I am not like any of these men. I am experiencing my time here as a student, as if I were in the field, discovering an alien society. Within all bad lies good. The state is depriving me of freedom; I am repaid with time to survey this utterly banal world and a monk’s cell in which to write.
Imagine yourself in this place. We are provided a fluorescent fight fixture 4 feet long and 16 inches wide as a “sun.” The solar pattern here is light 24 hours a day, for my keepers never turn it off. They need to peer in at me from time to time to make certain I am up to no mischief. A man can shave once a week when his razor is brought to his cell and left for an hour, the shaving done at a minute sink. Clothing is taken away for washing on an erratic schedule. We have mail service and phone access of a sort.
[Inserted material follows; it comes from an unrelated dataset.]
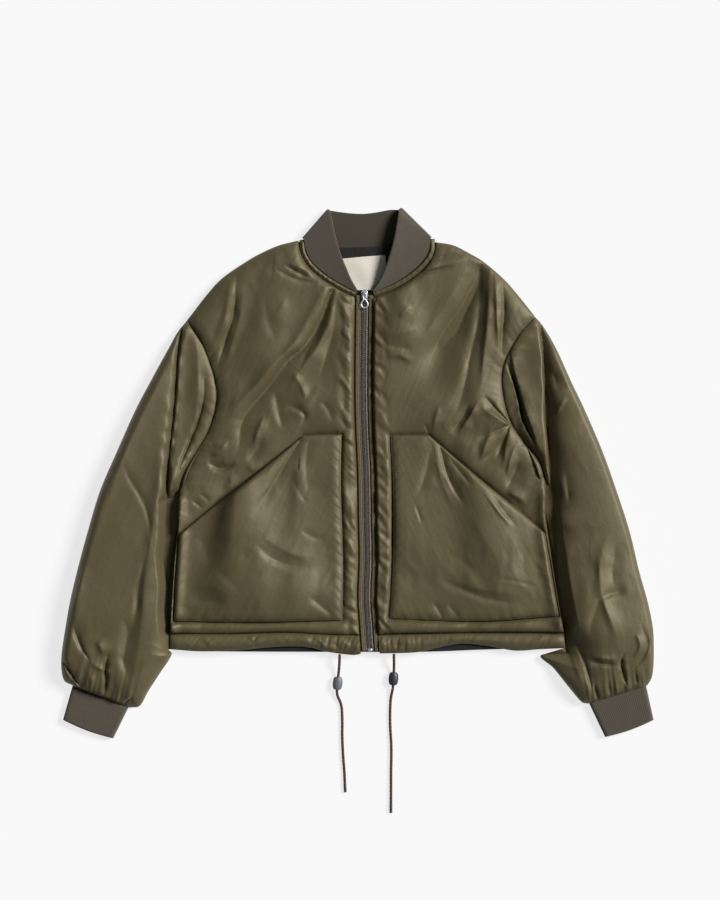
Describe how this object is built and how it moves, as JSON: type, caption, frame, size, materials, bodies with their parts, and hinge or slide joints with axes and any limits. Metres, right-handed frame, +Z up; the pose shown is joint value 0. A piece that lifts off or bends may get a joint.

All calls are long distance, collect. Long distance, appropriately, is anywhere outside the jail.
Most of my fellow incarcerates got here through acts of carelessness or stupidity. Some learned to steal and to oppose the greater society from the beginning. Others went to school but were unable to compete because of poverty or home environment. However they came, they’re part of the vast and growing underclass that America is fostering as the distance between rich and poor widens, as the minority at the top gathers more and more of society’s earnings to itself.
After their time inside, these men will go back to living the pointless, dangerous, deprived, depraved lives they lived before. The odds are very good that they will soon be caught in some misstep and resentenced. Whereupon citizen tax dollars will be used to invoke the petty callousness of life on the shelf. Society has no use for them outside, so it pays to lock them up out of sight, without opportunity or spiritual rehabilitation.
Perhaps you will be amused by what I, the intellectual con, feel about this. Let me say that we, the imprisoned, are America’s shame. The real crime here is that of your folly. Millions of people in this land languish wasted, underachieving. From that group are plucked out thousands for special attention at high cost. They are forced to subsist in barbarous environments, written off as a total loss, human trash to be vilified and spoken of in cliches by men and women who ought to know better but lack imaginations.
I say to you, the smug and contented: watch out. As one return for your indifference, our numbers are enlarging, our costs are rising swiftly. Building bigger and better or, alternatively, more degrading prisons does not begin to start resolving the reasons behind the problems and madness. It only makes the gibbering louder and the eventual consequences more awful for everyone when they finally occur. I find this situation to be humorous when I don’t marvel.
Vengeful punishment is ethically maladroit and economically foolish. Guns, educational dysfunction and dissolved family structure lead most criminals to prison. Education should be insightful, not a blind lesson plan-more teachers, fewer administrators; youths should be aimed at support groups, not gangs. What about bonus plans for companies that try to help? That so few see any of this clearly is the real conundrum here.